On Feb. 5, the committee finally released its findings, known as the McAleese Report. Smith acknowledges the drawbacks to the document: “The report asserts that the institutions broke even, but popular perception is that they were profit-making. Our only figures, though, are based on the institutions’ own reporting. But the most problematic part of the account is that there is very much a sense that the report minimizes the abuse of the women.” Still, he emphasizes its importance: “We have for the first time a clear assertion that the state was involved, and access to the statistics.”
The apology, issued Feb. 19 by Taoiseach Enda Kenny, Smith considers even more important. “His apology was unqualified,” he said. “It was unequivocal in addressing the pain, the suffering, the stigma, the shame of those working in these institutions.”
Furthermore, the apology has empowered the women of the Magdalene Laundries to overcome the stigma attached to those years. “The apology was instrumental in allowing the women to own that part of their past, to enable them to come forward and speak about it,” Smith said. “It was deeply meaningful to the women, not only that they were being believed, but that the stigma was being lifted from them, and the state was taking it back.”

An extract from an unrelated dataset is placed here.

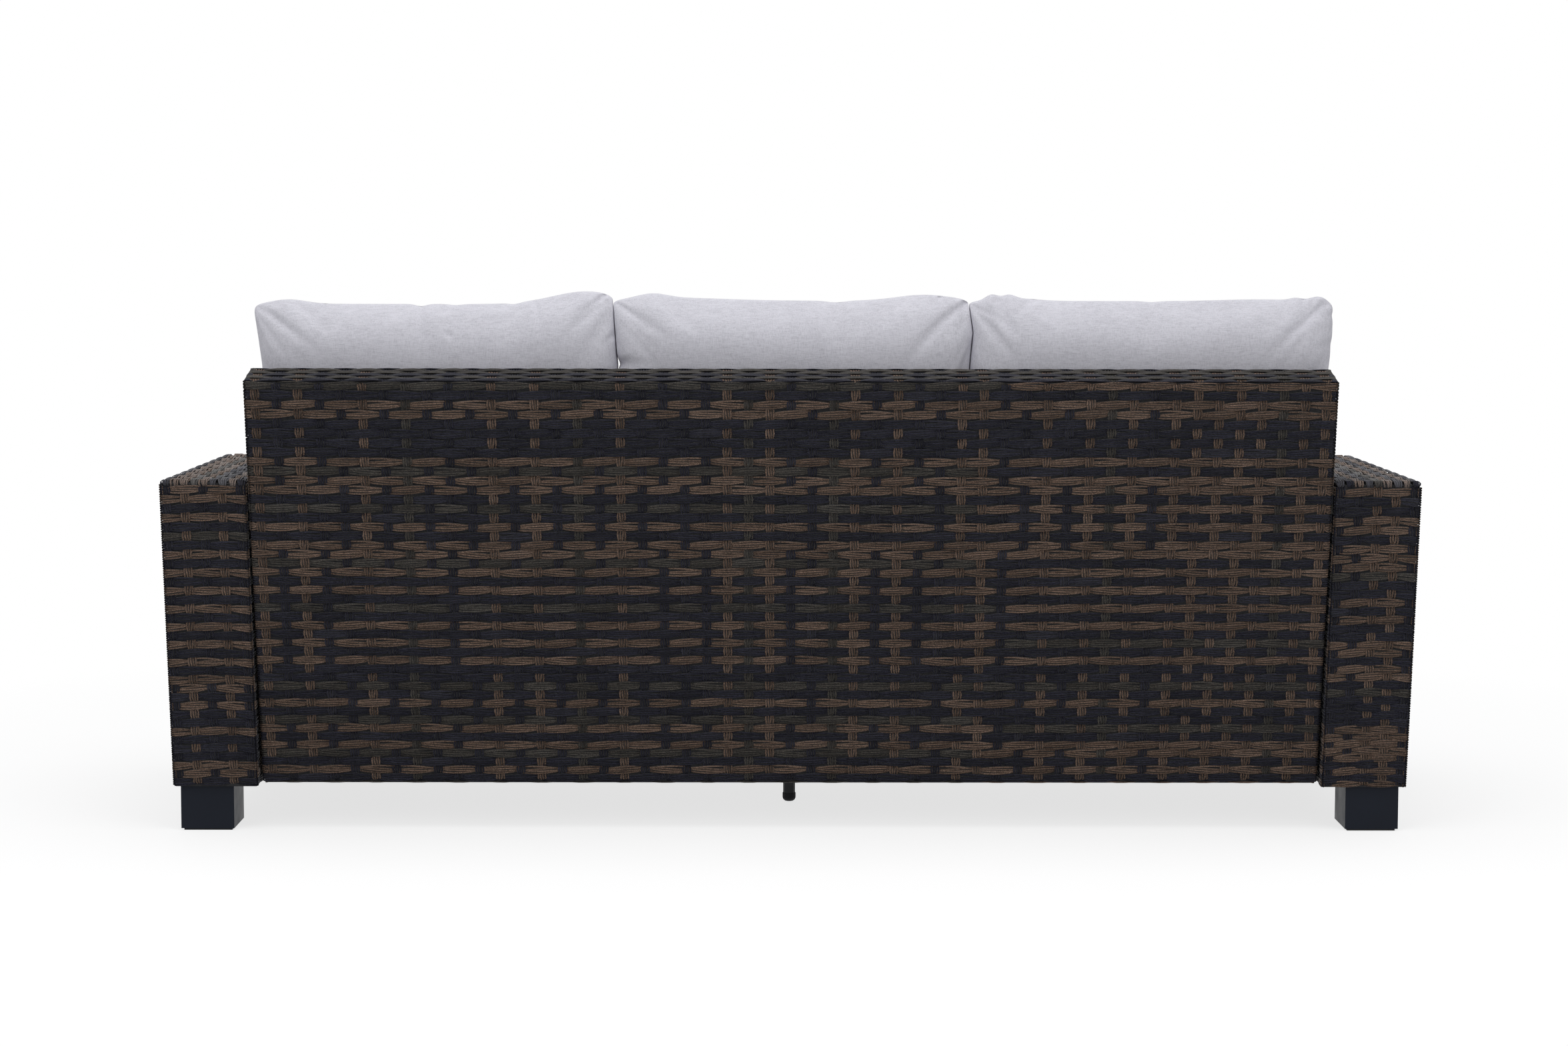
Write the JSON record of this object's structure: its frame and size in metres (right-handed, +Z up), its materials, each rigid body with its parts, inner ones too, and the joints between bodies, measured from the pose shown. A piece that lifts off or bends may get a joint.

Despite what some might call a conflict of interest with regard to Smith’s work for the University, given BC’s Catholic identity, Smith emphasizes that the school has played a vital role. “My work has never been questioned,” Smith said. “Boston College has been nothing but supportive of me. This is a story about abuse within the Catholic Church, but it’s also about human rights, and justice, and I’ve always seen it as being consistent with the school’s values.
“This story is not about me, this story is about these women."